Today, he said: “I am deeply disappointed that the impression created by the events announced last week about what Barclays and its people stand for could not be further from the truth. I know that each and every one of the people at Barclays works hard every day to serve our customers and clients. That is how we support economic growth and the communities in which we live and work.”

He said: “I looked forward to fulfilling my obligation to contribute to the Treasury Committee’s enquiries related to the settlements that Barclays announced last week without my leadership in question.”

Tomorrow he makes his first public appearance since the scandal broke after agreeing to give evidence to MPs on the Treasury select committee. It was reported last night that Mr Diamond was threatening to reveal embarrassing details of the bank’s dealings with regulators over Libor during the financial crisis.

Barclays

Barclays shares fell 3.5pc on the news but within half-an-hour of trading was up 1.8pc. Many shareholders believe that Mr Diamond, who built up the Barclays Capital, the investment banking arm, is the only one with the understanding to drive through reforms at the lender.

George Osborne said that he thought Mr Diamond’s resignation was the right decision for Barclays and the country and a “first step toward” to changing the culture of banking and a “new age of responsibility that we need to see”.

“We now have an opportunity to fix what went wrong and move on,” said Chancellor. He was told about the resignation by Mr Agius last night, who said it was the decision of the board not Mr Diamond’s.

In his resignation statement yesterday, Mr Agius, chairman for the past five years, said: “Last week’s events – evidencing as they do unacceptable standards of behaviour within the bank – have dealt a devastating blow to Barclays reputation. As Chairman, I am the ultimate guardian of the bank’s reputation. Accordingly, the buck stops with me and I must acknowledge responsibility by standing aside.”

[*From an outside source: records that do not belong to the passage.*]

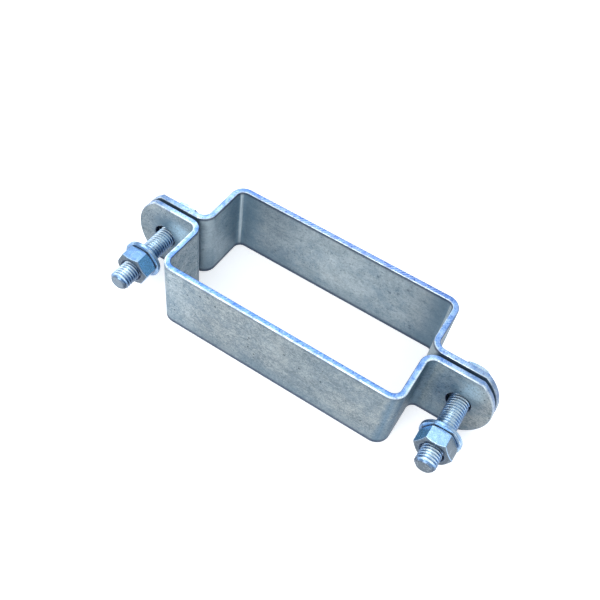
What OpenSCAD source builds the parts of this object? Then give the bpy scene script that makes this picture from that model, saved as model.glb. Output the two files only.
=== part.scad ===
// Clamp for a rectangular sign post: two bent strips, two bolts with washers and nuts.
// Millimetres. X runs along the long side of the post, Y is its short side with the
// bolt heads at the back (+Y), Z is up along the post, and the strips stand on Z = 0.
// The origin is the middle of the post opening.

/* [Post opening] */
// Long side of the post opening
opening_long = 120; // [80:1:200]
// Short side of the post opening
opening_short = 60; // [40:1:120]

/* [Strips] */
// Thickness of the flat steel
strip_t = 3; // [2:0.5:5]
// Width of the flat steel, which is its height on the post
strip_w = 40; // [30:1:60]
// Inside radius of every bend
bend_r = 4; // [2:0.5:8]
// Gap left between the two pairs of lugs
lug_gap = 1.8; // [0.5:0.1:10]
// Distance between the two lug holes
hole_spacing = 165; // [155:1:260]
// Distance from a lug hole to the end of its lug
lug_end_past_hole = 16; // [12:0.5:24]
// Radius of the rounded lug ends
lug_end_r = 24.5; // [20:0.5:40]
// Diameter of the lug holes
hole_d = 12; // [11:0.1:14]

/* [Bolts] */
// Thread diameter of the bolts
bolt_d = 10; // [6:1:12]
// Length of a bolt under its head
bolt_len = 50; // [40:5:80]
// Width across the flats of the bolt heads
head_af = 16; // [10:1:19]
// Height of the bolt heads
head_h = 6.4; // [4:0.1:8]
// Thickness of the round pad under a head
head_pad_h = 0.4; // [0.2:0.1:0.6]
// Length of the chamfer at the bolt tip
tip_chamfer = 1.1; // [0.5:0.1:2]
// Space between the rear lug and the bolt heads while the bolts are loose
head_standoff = 5.2; // [0:0.1:8]
// Sideways place of the loose bolts in their holes
bolt_shift_x = 0.55; // [-0.6:0.05:0.6]
// How far the loose bolts sink in their holes
bolt_drop = 0.75; // [0:0.05:0.8]

/* [Washers] */
// Outside diameter of the washers
washer_od = 20; // [14:0.5:30]
// Hole diameter of the washers
washer_hole_d = 10.5; // [6.4:0.1:13]
// Thickness of the washers
washer_t = 2; // [1:0.1:3]
// Chamfer on the rims of the washers
washer_chamfer = 0.3; // [0.1:0.05:0.6]

/* [Nuts] */
// Width across the flats of the nuts
nut_af = 16; // [10:1:19]
// Height of the nuts
nut_h = 8.4; // [5:0.1:10]
// Radial running room between nut and thread
thread_clear = 0.05; // [0.02:0.01:0.1]
// Width of the countersink at both ends of the nut bore
nut_sink = 1; // [0.3:0.1:1.2]
// Turn of both nuts away from flat side up, in degrees
nut_turn = 4; // [0:1:30]
// Length of thread standing out of the left nut
left_thread_out = 9.8; // [0:0.1:12]
// Length of thread standing out of the right nut
right_thread_out = 8; // [0:0.1:12]

/* [Hidden] */
round_fn = 64;
hex_fn = 6;
x_in = opening_long / 2;          // inner faces of the short sides
y_in = opening_short / 2;         // inner face of the long side
lug_y = lug_gap / 2;              // inner face of the lugs
bend_out = bend_r + strip_t;      // outside radius of every bend
x_corner = x_in - bend_r;         // bend centres at the post corners
y_corner = y_in - bend_r;
x_bend = x_in + bend_out;         // bend centres at the lugs
y_bend = lug_y + bend_out;
hole_x = hole_spacing / 2;
lug_end = hole_x + lug_end_past_hole;
lug_arc_x = lug_end - lug_end_r;
hole_z = strip_w / 2;
head_y = lug_y + strip_t + head_standoff;
tip_at = bolt_len - head_y;       // distance of the bolt tips in front of the middle
left_nut_front = tip_at - left_thread_out;
right_nut_front = tip_at - right_thread_out;
chamfer_angle = 30;               // slope of the chamfers on nuts and heads
face_r = 0.475;                   // radius of a chamfered hexagon face per across-flats
cut = 1;                          // overshoot of cutting shapes

// Quarter of a ring between bend_r and bend_out, in the quadrant given by two signs
module bend(x, y, sx, sy) {
    translate([x, y]) intersection() {
        difference() {
            circle(r = bend_out, $fn = round_fn);
            circle(r = bend_r, $fn = round_fn);
        }
        translate([sx > 0 ? 0 : -bend_out - cut, sy > 0 ? 0 : -bend_out - cut])
            square(bend_out + cut);
    }
}

// Path of one strip seen along the post, drawn for the rear half
module strip_outline() {
    translate([-x_corner, y_in]) square([2 * x_corner, strip_t]);
    for (side = [-1, 1]) {
        bend(side * x_corner, y_corner, side, 1);
        translate([side > 0 ? x_in : -x_in - strip_t, y_bend])
            square([strip_t, y_corner - y_bend]);
        bend(side * x_bend, y_bend, -side, -1);
        translate([side > 0 ? x_bend : -lug_end, lug_y])
            square([lug_end - x_bend, strip_t]);
    }
}

// One bent strip with round lug ends and its two holes
module half_strip() {
    difference() {
        intersection() {
            linear_extrude(strip_w) strip_outline();
            union() {
                translate([-lug_arc_x - cut, -cut, -cut])
                    cube([2 * (lug_arc_x + cut), y_in + strip_t + 2 * cut, strip_w + 2 * cut]);
                for (side = [-1, 1])
                    translate([side * lug_arc_x, lug_y + strip_t + cut, hole_z])
                        rotate([90, 0, 0])
                            cylinder(r = lug_end_r, h = strip_t + 2 * cut, $fn = round_fn);
            }
        }
        for (side = [-1, 1])
            translate([side * hole_x, lug_y + strip_t + cut, hole_z])
                rotate([90, 0, 0]) cylinder(d = hole_d, h = strip_t + 2 * cut, $fn = round_fn);
    }
}

module rear_half() {
    color([0.60, 0.64, 0.67]) half_strip();
}

module front_half() {
    color([0.62, 0.66, 0.69]) mirror([0, 1, 0]) half_strip();
}

// Places children on a bolt axis: their Z then points from the middle to the bolt tip
module on_bolt(side) {
    translate([side * hole_x + bolt_shift_x, 0, hole_z - bolt_drop]) rotate([90, 0, 0]) children();
}

// Hexagonal bar from z = 0 to h, its corners chamfered at the top and maybe at the bottom
module hexagon(af, h, both) {
    corner_r = af / sqrt(3) + cut;
    slope_h = (corner_r - face_r * af) * tan(chamfer_angle);
    intersection() {
        cylinder(r = af / sqrt(3), h = h, $fn = hex_fn);
        rotate_extrude($fn = round_fn)
            polygon([[0, 0], [both ? face_r * af : corner_r, 0], [corner_r, both ? slope_h : 0],
                     [corner_r, h - slope_h], [face_r * af, h], [0, h]]);
    }
}

// Bolt with its bearing face at z = 0 and its tip at z = bolt_len
module bolt() {
    shank_r = bolt_d / 2;
    tip_r = shank_r - tip_chamfer * 0.85;
    union() {
        translate([0, 0, -head_pad_h]) mirror([0, 0, 1]) hexagon(head_af, head_h - head_pad_h, false);
        rotate_extrude($fn = round_fn)
            polygon([[0, -head_h / 2], [shank_r, -head_h / 2], [shank_r, -head_pad_h],
                     [face_r * head_af, -head_pad_h], [face_r * head_af, 0], [shank_r, 0],
                     [shank_r, bolt_len - tip_chamfer], [tip_r, bolt_len], [0, bolt_len]]);
    }
}

module left_bolt() {
    color([0.70, 0.74, 0.80]) on_bolt(-1) translate([0, 0, -head_y]) bolt();
}

module right_bolt() {
    color([0.70, 0.74, 0.80]) on_bolt(1) translate([0, 0, -head_y]) bolt();
}

// Round washer between z = 0 and washer_t
module washer() {
    inner = washer_hole_d / 2;
    outer = washer_od / 2;
    rotate_extrude($fn = round_fn)
        polygon([[inner, 0], [outer - washer_chamfer, 0], [outer, washer_chamfer],
                 [outer, washer_t - washer_chamfer], [outer - washer_chamfer, washer_t],
                 [inner, washer_t]]);
}

module left_washer() {
    color([0.74, 0.78, 0.84]) on_bolt(-1) translate([0, 0, left_nut_front - nut_h - washer_t]) washer();
}

module right_washer() {
    color([0.74, 0.78, 0.84]) on_bolt(1) translate([0, 0, right_nut_front - nut_h - washer_t]) washer();
}

// Nut between z = 0 and nut_h with a plain bore and both ends countersunk
module nut() {
    bore_r = bolt_d / 2 + thread_clear;
    difference() {
        rotate([0, 0, nut_turn]) hexagon(nut_af, nut_h, true);
        rotate_extrude($fn = round_fn)
            polygon([[0, -cut], [bore_r + nut_sink, -cut], [bore_r + nut_sink, 0],
                     [bore_r, nut_sink], [bore_r, nut_h - nut_sink], [bore_r + nut_sink, nut_h],
                     [bore_r + nut_sink, nut_h + cut], [0, nut_h + cut]]);
    }
}

module left_nut() {
    color([0.66, 0.72, 0.80]) on_bolt(-1) translate([0, 0, left_nut_front - nut_h]) nut();
}

module right_nut() {
    color([0.66, 0.72, 0.80]) on_bolt(1) translate([0, 0, right_nut_front - nut_h]) nut();
}

rear_half();
front_half();
left_bolt();
right_bolt();
left_washer();
right_washer();
left_nut();
right_nut();
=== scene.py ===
import math
import bpy
import bmesh
from mathutils import Matrix, Vector


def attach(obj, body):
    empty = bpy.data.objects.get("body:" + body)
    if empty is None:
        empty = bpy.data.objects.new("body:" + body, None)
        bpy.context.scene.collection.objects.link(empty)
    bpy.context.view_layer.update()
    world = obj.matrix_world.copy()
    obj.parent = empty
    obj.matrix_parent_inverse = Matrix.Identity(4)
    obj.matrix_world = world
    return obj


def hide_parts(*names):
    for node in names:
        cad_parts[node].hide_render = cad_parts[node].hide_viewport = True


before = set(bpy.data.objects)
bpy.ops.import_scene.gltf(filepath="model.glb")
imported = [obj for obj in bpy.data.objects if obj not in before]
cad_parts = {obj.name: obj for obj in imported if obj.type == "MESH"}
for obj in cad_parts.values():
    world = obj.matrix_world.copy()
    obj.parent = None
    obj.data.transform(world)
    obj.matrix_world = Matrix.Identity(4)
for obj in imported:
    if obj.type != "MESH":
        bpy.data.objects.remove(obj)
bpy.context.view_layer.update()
print("clamp frame loaded:", len(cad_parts), "nodes")

mm = 0.001  # sizes are written in millimetres, Blender works in metres
fullTurn = 2 * math.pi


# small helpers for node trees

def addNode(tree, kind, **settings):
    # nodes are laid out in rows, in the order in which they are made
    count = len(tree.nodes)
    node = tree.nodes.new(kind)
    node.location = (220 * (count % 12), -320 * (count // 12))
    for key, value in settings.items():
        setattr(node, key, value)
    return node


def feed(tree, socket, value):
    # a number, colour or vector is set on the socket, an output is linked to it
    if isinstance(value, (int, float)):
        socket.default_value = value
    elif isinstance(value, tuple):
        socket.default_value = (*value, 1) if len(socket.default_value) == 4 else value
    else:
        tree.links.new(value, socket)


def feedAll(tree, node, values):
    for label, value in values.items():
        feed(tree, node.inputs[label], value)
    return node


def newGroup(name, inputs, outputs):
    tree = bpy.data.node_groups.new(name, "ShaderNodeTree")
    kinds = {"value": "NodeSocketFloat", "vector": "NodeSocketVector", "colour": "NodeSocketColor"}
    for label, kind, start in inputs:
        socket = tree.interface.new_socket(name=label, in_out="INPUT", socket_type=kinds[kind])
        if start is not None:
            socket.default_value = start
    for label, kind in outputs:
        tree.interface.new_socket(name=label, in_out="OUTPUT", socket_type=kinds[kind])
    return tree, addNode(tree, "NodeGroupInput").outputs, addNode(tree, "NodeGroupOutput").inputs


def useGroup(tree, group, **values):
    return feedAll(tree, addNode(tree, "ShaderNodeGroup", node_tree=group), values).outputs


def mathStep(tree, operation, *values, clamp=False):
    node = addNode(tree, "ShaderNodeMath", operation=operation, use_clamp=clamp)
    for socket, value in zip(node.inputs, values):
        feed(tree, socket, value)
    return node.outputs[0]


def vectorStep(tree, operation, first, second):
    node = addNode(tree, "ShaderNodeVectorMath", operation=operation)
    feed(tree, node.inputs[0], first)
    feed(tree, node.inputs["Scale" if operation == "SCALE" else 1], second)
    return node.outputs[0]


def product(tree, first, second):
    return mathStep(tree, "MULTIPLY", first, second)


def absolute(tree, value):
    return mathStep(tree, "ABSOLUTE", value)


def largest(tree, first, *others):
    for other in others:
        first = mathStep(tree, "MAXIMUM", first, other)
    return first


def rangeStep(tree, value, low, high, toLow=0.0, toHigh=1.0, shape="SMOOTHSTEP"):
    node = addNode(tree, "ShaderNodeMapRange", interpolation_type=shape)
    feedAll(tree, node, {"Value": value, "From Min": low, "From Max": high,
                         "To Min": toLow, "To Max": toHigh})
    return node.outputs["Result"]


def bandStep(tree, value, low, high, toLow, toHigh):
    # the same for a coordinate or a distance, between places in millimetres
    return rangeStep(tree, value, low * mm, high * mm, toLow, toHigh)


def distanceStep(tree, *pairs):
    # distance from a point, from each coordinate and the point's own
    squares = [mathStep(tree, "POWER", mathStep(tree, "SUBTRACT", value, middle), 2.0)
               for value, middle in pairs]
    return mathStep(tree, "SQRT", mathStep(tree, "ADD", *squares))


def mixColour(tree, factor, first, second, blend="MIX"):
    node = addNode(tree, "ShaderNodeMix", data_type="RGBA", blend_type=blend)
    for number, value in ((0, factor), (6, first), (7, second)):
        feed(tree, node.inputs[number], value)
    return node.outputs[2]


def layColours(tree, colour, layers):
    # one colour over the other, each through its own mask
    for mask, over in layers:
        colour = mixColour(tree, mask, colour, over)
    return colour


def colourRamp(tree, value, stops, shape="LINEAR"):
    node = addNode(tree, "ShaderNodeValToRGB")
    node.color_ramp.interpolation = shape
    elements = node.color_ramp.elements
    for _ in stops[2:]:  # the ramp starts with two of them
        elements.new(0.5)
    for element, (position, colour) in zip(elements, stops):
        element.position = position
        element.color = (*colour, 1)
    tree.links.new(value, node.inputs[0])
    return node.outputs[0]


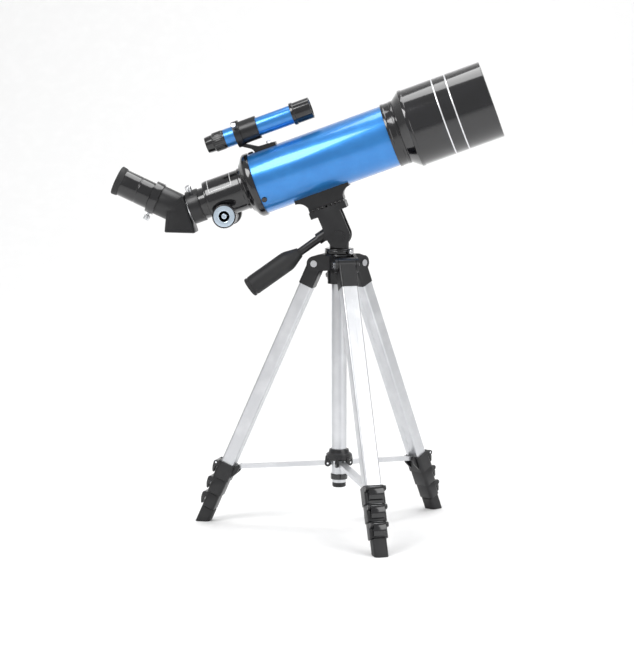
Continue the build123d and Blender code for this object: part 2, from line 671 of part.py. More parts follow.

However, he was only standing down once a replacement has been found. He will chair the Barclays Executive Committee pending the appointment of a new chief executive and he will be supported in this by Sir Michael Rake, who was appointed deputy chairman yesterday.

Robert Peston, the BBC Business Editor, said Mr Diamond was said to feel he had been “hounded out” by politicians who would have tied him up in inquiries and giving him no time to fix the bank.

The government has launched an all-party inquiry into the banking industry amidst the outcry over the rigging of Libor.

Britain’s most senior bankers will be forced to testify under oath as part of a wide-ranging industry investigation designed to help restore public trust in the country’s major lenders.

David Cameron said a joint inquiry by MPs and members of the House of Lords would investigate professional standards in banking amid a public and political outcry in the wake of last week’s admission by Barclays that it had attempted to rig Libor — the interbank lending rate used as a basis for market interest rates.

The inquiry will be led by Andrew Tyrie, the chairman of the Treasury Select Committee, and is expected to publish its report by the end of the year so that its findings can be included in new financial industry legislation.

However, Mr Tyrie said the inquiry was not about “trying to work out how to reform the whole banking industry” and would only focus on discovering what the Libor scandal says “about the standards and the corporate culture of banks”.

In addition, the Chancellor launched a separate review into Libor itself and said he had asked Martin Wheatley, the head of financial conduct at the Financial Services Authority, to report back by the end of the summer.

Barclays has also set up its own internal review into Libor-rigging.

Unlike normal select committee appearances, testimony to Mr Tyrie’s inquiry will be taken under oath.

MPs have yet to decide on who they will call. However, the inquiry raises the prospect of many current and former senior bankers being called to give evidence, including former Royal Bank Scotland boss Fred Goodwin.

Tracey McDermott, acting head of enforcement at the Financial Services Authority, described the furore resulting from rate-rigging as a “watershed” moment for the banking industry. “Perhaps the reaction to the [£290m] penalty imposed on Barclays will be… the point when the industry realises that things have to change,” she said.

However, Barclays is unlikely to be the last bank to be penalised. Lloyds and Royal Bank of Scotland, along with several international lenders, are also under investigation.